Statement in lieu of prospectus:
Sometimes a company may not invite public subscription and hence may not issue a prospectus. In such a case the Companies Act provides that at least three days before the first allotment, a statement called Statement in lieu of prospectus must be filled with the Registrar for registration of a company. It is drafted according to the Part 1 of Schedule 3 of the Act.
Minimum subscription is the minimum amount of shares that must be subscribed by the public. A company can make allotment of shares only after receiving the minimum subscription. Otherwise, the application money received must be returned to the applicants.
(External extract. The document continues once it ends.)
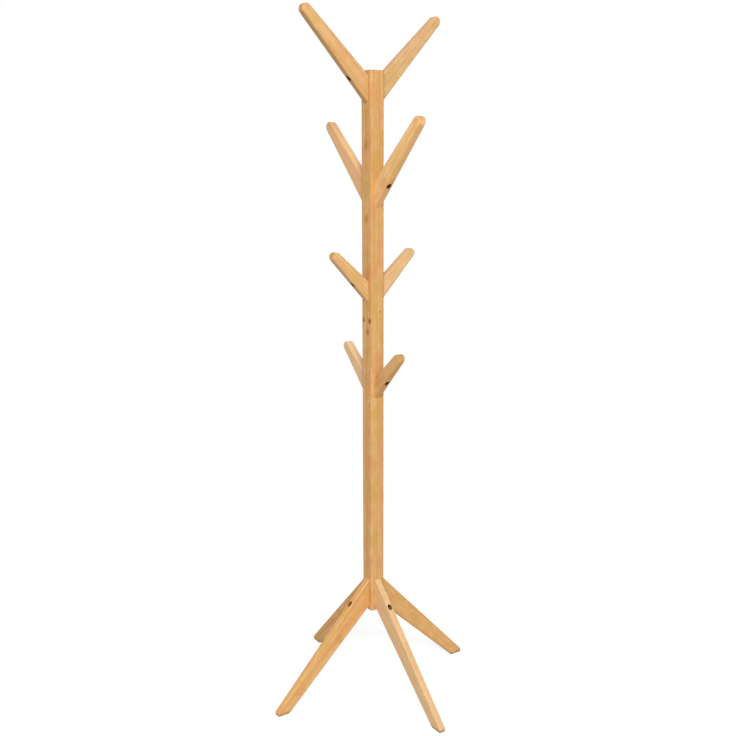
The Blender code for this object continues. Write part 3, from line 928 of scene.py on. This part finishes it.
def stud_mesh(length, radius):
    """A double-ended stud, threaded all along."""
    shank = screwed(STUD_CHAMFER, length - STUD_CHAMFER, radius, STUD_PITCH)
    profile = [(0.0, radius - STUD_CHAMFER), *shank, (length, radius - STUD_CHAMFER)]

    def relief(out, reach, angle, step):
        return THREAD_DEPTH * thread(out, angle, STUD_PITCH) if reach == radius else 0.0

    return turned_mesh("stud", profile, FITTING_FACETS, relief)


def insert_mesh(length, radius):
    """A threaded insert: a coarse thread for wood outside, a collar at its mouth, and a bore."""
    bore = radius * INSERT_BORE
    collar = length - INSERT_COLLAR
    outside = screwed(INSERT_TAPER, collar - INSERT_TAPER, radius, INSERT_PITCH)
    profile = [(0.0, bore), (0.0, radius - INSERT_THREAD), *outside, (collar, radius - INSERT_THREAD),
               (collar, radius), (length, radius), (length, bore)]

    def relief(out, reach, angle, step):
        if reach == radius and out < collar:
            return INSERT_THREAD * thread(out, angle, INSERT_PITCH)
        return 0.0

    return turned_mesh("insert", profile, FITTING_FACETS, relief, hollow=True)


def dowel_mesh(length, radius):
    """A fluted dowel with chamfered ends."""
    bevel = DOWEL_CHAMFER
    count = round(length / STATION)
    body = [(bevel + (length - 2 * bevel) * step / count, radius) for step in range(count + 1)]

    def relief(out, reach, angle, step):
        return FLUTE_DEPTH * (0.5 - 0.5 * math.cos(FLUTES * angle))

    profile = [(0.0, radius - bevel), *body, (length, radius - bevel)]
    return turned_mesh("dowel", profile, FLUTES * FLUTE_STEPS, relief)


def build_fittings():
    """Bolts, inserts, studs and dowels. Those of one kind and size share a mesh."""
    brass = metal("insert_brass", BRASS, metallic=1.0, gloss=(0.28, 0.5), fineness=260.0)
    black = metal("black_steel", BLACK_STEEL, metallic=0.9, gloss=(0.35, 0.6), fineness=500.0)
    zinc = metal("stud_zinc", ZINC, metallic=1.0, gloss=(0.3, 0.5), fineness=300.0)
    kinds = {
        "bolt": (bolt_mesh, "socket_", "bolt_steel", black),
        "insert": (insert_mesh, "threaded_", "insert_brass", brass),
        "stud_insert": (insert_mesh, "threaded_", "insert_brass", brass),
        "stud": (stud_mesh, "threaded_", "stud_steel", zinc),
        "dowel": (dowel_mesh, "fluted_", "dowel_beech", beech("dowel_beech")),
    }
    meshes = {}
    for name in sorted(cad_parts):
        kind = "stud_insert" if name.startswith("stud_insert") else name.split("_")[0]
        if kind not in kinds:
            continue
        make, prefix, slot, finish = kinds[kind]
        place, length, radius = fitting(name)
        size = (make, round(length, 4), round(radius, 4))
        if size not in meshes:
            meshes[size] = make(length, radius)
            meshes[size].materials.append(finish)
            shade(meshes[size])
        piece = new_piece(prefix + name, meshes[size])
        piece.matrix_world = place
        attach(piece, "root")
        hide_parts(name)


# ------------------------------------------------------------------ studio


def direction(heading, rise):
    """From the object towards a place that many degrees round from the front to the left, and above."""
    heading, rise = math.radians(heading), math.radians(rise)
    return Vector((-math.sin(heading) * math.cos(rise), -math.cos(heading) * math.cos(rise), math.sin(rise)))


def seen_by_camera(graph, direct, lit):
    """One shader where the camera looks straight at it, and another for the light that it gives."""
    sight = graph.add("ShaderNodeLightPath", {}).outputs["Is Camera Ray"]
    return graph.add("ShaderNodeMixShader", {0: sight, 1: lit, 2: direct}).outputs[0]


def build_floor():
    """Plain pale paper, which shows white with a faint shadow and throws a softer light back up."""
    shape = bmesh.new()
    bmesh.ops.create_grid(shape, x_segments=8, y_segments=8, size=FLOOR_REACH)
    mesh = bpy.data.meshes.new("floor")
    shape.to_mesh(mesh)
    shape.free()
    floor = new_piece("floor", mesh)
    floor.location.z = -FLOOR_DROP
    material, graph = new_material("floor_paper")
    grey, bounce = [(tone, tone, tone, 1.0) for tone in (PAPER_GREY, FLOOR_BOUNCE)]
    paper = graph.add("ShaderNodeBsdfPrincipled", {
        "Base Color": grey, "Roughness": 1.0, "Specular IOR Level": 0.0,
        "Emission Color": WHITE, "Emission Strength": PAPER_GLOW,
    })
    white = graph.add("ShaderNodeEmission", {})
    place = graph.add("ShaderNodeNewGeometry", {}).outputs["Position"]
    fade = graph.step(graph.vector("LENGTH", place), *PAPER_CLEAR)
    seen = graph.add("ShaderNodeMixShader", {0: fade, 1: paper.outputs[0], 2: white.outputs[0]}).outputs[0]
    lit = graph.add("ShaderNodeBsdfDiffuse", {"Color": bounce}).outputs[0]
    graph.add("ShaderNodeOutputMaterial", {"Surface": seen_by_camera(graph, seen, lit)})
    mesh.materials.append(material)


def build_room():
    """A white room: white to look at, with a soft light that is stronger from behind than from in front."""
    world = bpy.data.worlds.new("studio")
    bpy.context.scene.world = world
    world.use_nodes = True
    graph = Graph(world.node_tree)
    way = graph.add("ShaderNodeTexCoord", {}).outputs["Generated"]
    ahead = graph.vector("DOT_PRODUCT", way, tuple(direction(CAMERA_HEADING, 0.0)))
    strength = graph.step(ahead, *ROOM_TURN, *ROOM_LIGHT)
    look = graph.add("ShaderNodeBackground", {"Color": WHITE}).outputs[0]
    light = graph.add("ShaderNodeBackground", {"Color": WHITE, "Strength": strength}).outputs[0]
    graph.add("ShaderNodeOutputWorld", {"Surface": seen_by_camera(graph, look, light)})


def build_key():
    """One large soft lamp, in front and above."""
    lamp = bpy.data.lights.new("key", "AREA")
    lamp.shape, lamp.size, lamp.energy = "SQUARE", KEY_SIZE, KEY_POWER
    key = bpy.data.objects.new("key", lamp)
    towards = direction(KEY_HEADING, KEY_RISE)
    key.location = Vector((0.0, 0.0, KEY_AIM)) + towards * KEY_DISTANCE
    key.rotation_euler = (-towards).to_track_quat("-Z", "Y").to_euler()
    bpy.context.scene.collection.objects.link(key)


def build_camera():
    lens = bpy.data.cameras.new("camera")
    lens.lens, lens.sensor_width = CAMERA_LENS, SENSOR_WIDTH
    lens.shift_x, lens.shift_y = CAMERA_SHIFT
    camera = bpy.data.objects.new("camera", lens)
    camera.location = direction(CAMERA_HEADING, 0.0) * CAMERA_DISTANCE + Vector((0.0, 0.0, CAMERA_HEIGHT))
    turns = (90 - CAMERA_PITCH, CAMERA_ROLL, -CAMERA_HEADING)
    camera.rotation_euler = [math.radians(turn) for turn in turns]
    bpy.context.scene.collection.objects.link(camera)
    bpy.context.scene.camera = camera


def build_wood():
    """The post, and the arms and legs, each from a log of its own."""
    random.seed(LOG_SEED)
    for seed, node in enumerate(sorted(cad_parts), start=1):
        kind = node.split("_")[0]
        if kind == "post":
            build_post(node, POST_WOOD, seed)
        elif kind in ("arm", "leg"):
            across = random.uniform(-PITH_ACROSS, PITH_ACROSS)
            beyond = random.choice((-1, 1)) * random.uniform(*PITH_BEYOND)
            log = {**PLAIN_WOOD, "pith": (across, beyond), "start": seed * LOG_STEP}
            wood = {**log, **BOARD_WOODS.get(node, {})}
            build_board(node, wood, seed)


build_wood()
build_fittings()
build_floor()
build_room()
build_key()
build_camera()
bpy.context.scene.view_settings.view_transform = "Standard"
Minimum subscription is 90% of the total number of shares offered to the public.
During the promotion of the company, promoters enter into certain contracts with third parties on behalf of the company. These are called preliminary contracts. Promoters are personally liable to third parties for these contracts.
According to the Articles of Association, a director must take a certain number of shares in a company to act as a director. These are called Qualification Shares. They have to pay for these shares before the company obtains Certificate of Commencement of Business.
The process of appointing underwriters to ensure the minimum subscription of capital is known as underwriting. Underwriters undertake to buy the shares if these are not subscribed by the public. For this, they get underwriting commission.